I don't know how to solve this. We could reverse the sort, but then we'd fail on
adding new directories, when trying to add the subdir before the main directory.
We could detect additions by checking to see if the directories' parent exists
locally (if not, update the base, and only update the subdir if the base still
exists), but I don't know if that works in all cases - what if a subdir really
has no files in it, only other subdirectories?.
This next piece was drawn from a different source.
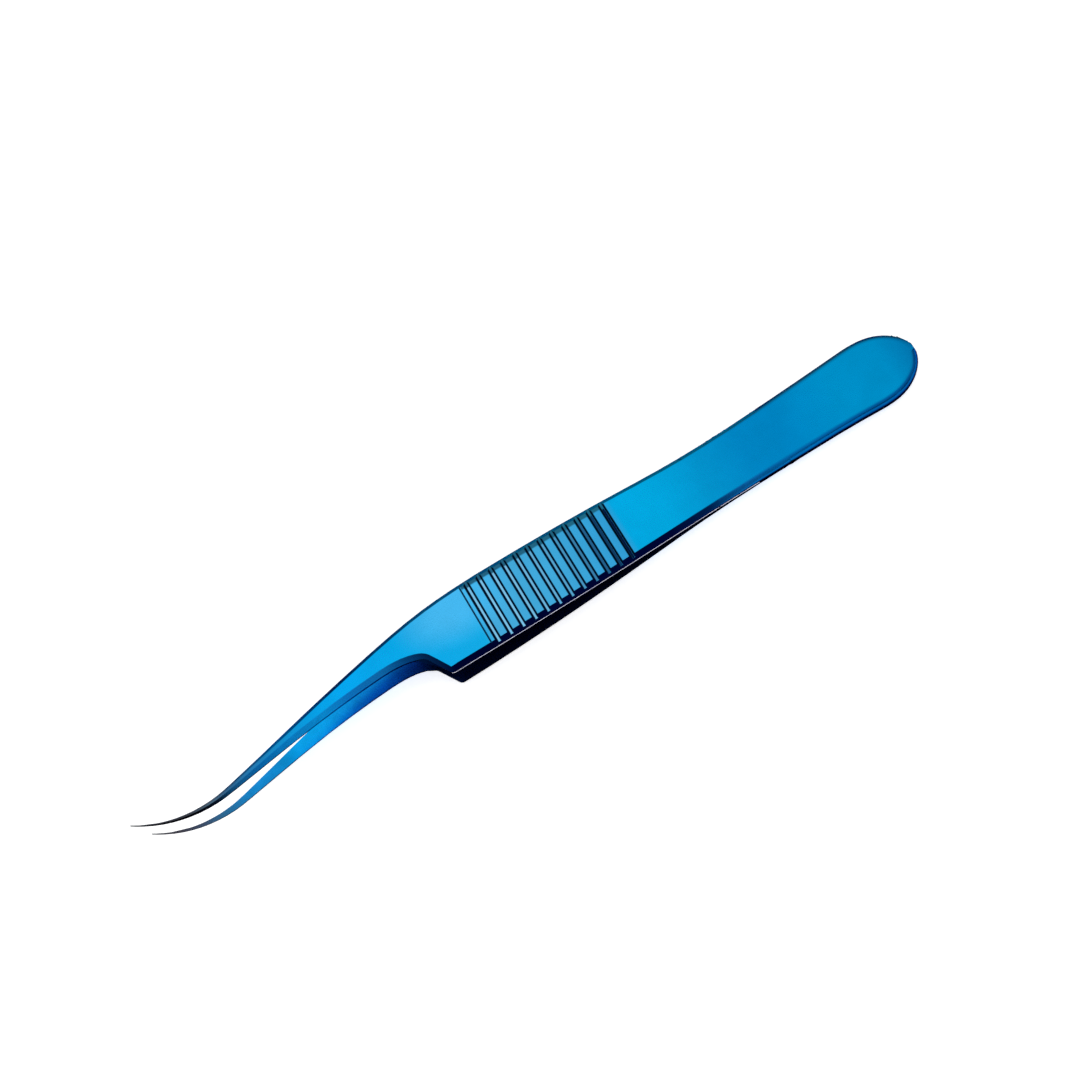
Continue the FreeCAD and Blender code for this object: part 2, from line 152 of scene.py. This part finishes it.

Anyone got some better suggestions?
Priority: -- → P5
Target Milestone: --- → Future
-> bbaetz
Assignee: seawood → bbaetz
Priority: P5 → --
Target Milestone: Future → ---
Keywords: helpwanted
Target Milestone: --- → mozilla1.1beta
Target Milestone: mozilla1.1beta → Future
Blocks: 88461
Attached patch PatchSplinter Review
OK, I tracked this problem down.  What's happening is, you (as do most people)
have update -dP in your .cvsrc.  Now when we try to update the directory, we
first check to see if it exists--if it doesn't, we update the parent.  At this
stage we do an update -dP and get the children directories.  But if -P is in
the .cvsrc, we simply don't grab the children directories, and thus the
subsequent attempt to update in the child directories is doomed.

My solution was to not grab options from .cvsrc (the -f option), which turns
off pruning; another possibility is to check if the directory was actually
created before updating and pretending we succeeded, but it seems like that
could break if the process legitimately failed to grab the subdirectories.  If
we combined that check with breaking early if there is an error, that would
probably fix that.  Finally, I think even in that case we still need to do -f
and explicitly set -P if we really want it.

My fast-update now succeeds happily through the last 950 hours of checkins
(that was how long ago it got stuck).
Attachment #117733 - Flags: review?(bbaetz)
However is decided to be best, I'll take this.
Assignee: bbaetz → jkeiser
Either tinderbox or client.mk is adding those options.  I don't have a .cvsrc 
file.
Comment on attachment 117733 [details] [diff] [review]
Patch

BRad: Err, you do, cause I added one the other day. I didn't think of this

Why isn't the -l sufficient, though?
I suspect -P always prunes a directory if it's empty, period.  -l just means
don't recurse AFAICT; if there is nothing to check out in the directory it
probably prunes it.
Attachment #117733 - Flags: review?(bbaetz) → review+
Attachment #117733 - Flags: superreview?(alecf)
Comment on attachment 117733 [details] [diff] [review]
Patch

sr=alecf

make me wonder if we should be consolidating the calls to cvs.
Attachment #117733 - Flags: superreview?(alecf) → superreview+
oh, and if we're not going to use ~/.cvsrc, can we at least add -z3 and -q?
Wow, I forgot about this one.  Fix checked in.
Status: NEW → RESOLVED
Closed: 21 years ago
Resolution: --- → FIXED
BTW, Alec, I added -z3 and -q to the options as requested.